Since the electric industry began, reliability has been primarily the
responsibility of the customer's local utility. Depending on state law,
utilities may be accountable to state utility commissions or other local
regulators for reliable service. Typically, the local utility keeps statistics
on distribution system interruptions in various neighborhoods, inspects the
transmission system rights-of-way for unsafe tree growth near power lines, and
sets requirements for "reserve" generation capability to cover
unexpected demand growth and unplanned outages of power plants. Many state and
local regulators exercise the authority of eminent domain and have siting
authority for new generation, transmission, and distribution facilities.
In 1965, President Johnson directed FERC's predecessor, the Federal Power
Commission (FPC), to investigate and report on the Northeast power failure. In
its report, the FPC stated:
When the Federal Power Act was passed in 1935, no specific provision was made
for jurisdiction over reliability of service for bulk power supply from
interstate grids, the focus of the Act being rather on accounting and rate
regulation. Presumably the reason was that service reliability was regarded as a
problem for the states. Insofar as service by distribution systems is concerned
this is still valid, but the enormous development of interstate power networks
in the last thirty years requires a reevaluation of the governmental
responsibility for continuity of the service supplied by them, since it is
impossible for a single state effectively to regulate the service from an
interstate pool or grid.
Northeast Power Failure, A Report to the President by the Federal Power
Commission, p. 45 (Dec. 6, 1965).
In response to the 1965 power failure, the industry formed NERC. NERC is a
voluntary membership organization that sets rules primarily for transmission
security in the lower 48 states, almost all of southern Canada, and the northern
part of the Baja peninsula in Mexico. More detailed rules are prescribed by ten
regional reliability councils, which are affiliated with NERC. However, neither
NERC nor the ten regional reliability councils have the ability to enforce these
rules. And these rules are administered on a day-to-day basis at over 130
utility control areas.
IV. Next steps
Regardless of the actual cause of this blackout, the event, like earlier
blackouts, has demonstrated that our electrical system operates regionally,
without regard to political borders. Electrical problems that start in one state
(or country) can profoundly affect people elsewhere. Preventing region-wide
disruptions of electrical service requires regional coordination and planning,
as to both the system's day-to-day operation and its longer-term infrastructure
needs.
Currently, the Congress has before it, in conference, energy legislation which
could address a number of issues that have arisen in the debate in the last few
weeks over reliability in our wholesale power markets.

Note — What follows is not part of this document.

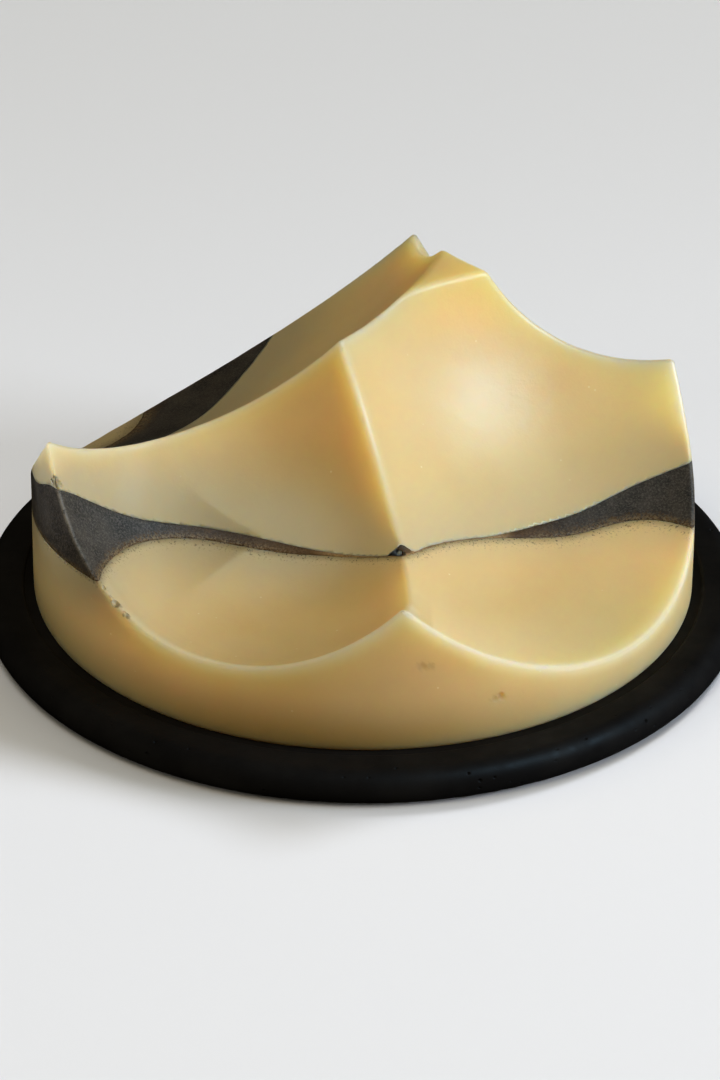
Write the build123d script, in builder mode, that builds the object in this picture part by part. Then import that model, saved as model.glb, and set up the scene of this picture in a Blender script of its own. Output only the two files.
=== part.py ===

First, both the House and Senate bills going to conference provide for mandatory
reliability rules established and enforced by a reliability organization subject
to Commission oversight. Many observers, including NERC and most of the industry
itself, have concluded that a system of mandatory reliability rules is needed to
maintain the security of our Nation's transmission system. I agree.
That leads to the question of what entity will be in charge, on a day-to-day
basis, of administering the mandatory reliability rules that are developed by
the independent reliability authority. In Order No. 2000, the Commission
identified the benefits of large, independent regional entities, or RTOs, in
operating the grid. Such entities would improve reliability because they have a
broader perspective on electrical operations than individual utilities. Further,
unlike utilities that own both generation and transmission, RTOs are independent
of market participants and, therefore, lack a financial incentive to use the
transmission grid to benefit their own wholesale sales.
In the six years since the Commission ordered open access transmission in Order
No. 888, the electricity industry has made some progress toward the
establishment of RTOs, entities that combine roles relating to reliability,
infrastructure planning, commercial open access and maintenance of long-term
supply/demand. H.R. 6 endorses this effort in a "Sense of the
Congress" provision. Congress can direct this effort to be completed.
While coordinated regional planning and dispatch are sensible steps to take, we
still need to attract capital to transmission investment. I understand that
there is significant interest in investing in this industry already; however, to
the extent the Commission needs to adopt rate incentives for transmission or
other investment to alleviate congestion on the grid, including new transmission
technologies, we should do so. While the Commission has recently taken steps in
this direction, action by Congress on this issue, and in repealing the Public
Utility Holding Company Act, can provide greater certainty to investors and thus
encourage quicker, appropriate investments in grid improvements. The provisions
in H.R. 6 would provide legal certainty to the Commission's recent efforts.
In addition to ratemaking incentives from the Commission, Congress can also
provide economic incentives for transmission development. Changing the
accelerated depreciation from 20 years to 15 years for electric transmission
assets, as in H.R. 6, is an appropriate way to provide such incentives.
Similarly, Congress can provide tax neutrality for utilities wishing to transfer
transmission assets to RTOs.
To the extent that lack of assured cost recovery is the impediment to grid
improvements, regional tariffs administered by RTOs are an appropriate and
well-understood vehicle to recover these costs. The Commission has accepted
different regional approaches to pricing for transmission upgrades, but the
important step is to have a well-defined pricing policy in place.
Getting infrastructure planned and paid for are two of the three key steps for
transmission expansion. The third step is permitting. States have an exclusive
role in granting eminent domain and right-of-way to utilities on non-federal
lands. Under current law, a transmission expansion that crosses state lines
generally must be approved by each state through which it passes. Regardless of
the rate incentives for investment in new interstate transmission, I suspect
that little progress will be made until there is a rational and timely method
for builders of necessary transmission lines to receive siting approvals.
Providing FERC (or another appropriate entity) with backstop transmission siting
authority for certain backbone transmission lines, in the event a state or local
entity does not have authority to act or does not act in a timely manner, may
address this important concern. H.R. 6 contains such a provision.
V. Conclusion
I look forward to visiting further with the Committee as the US-Canada Task
Force continues to get to the bottom of what happened before, during and after
the Blackout on August 14, 2003. Thank you.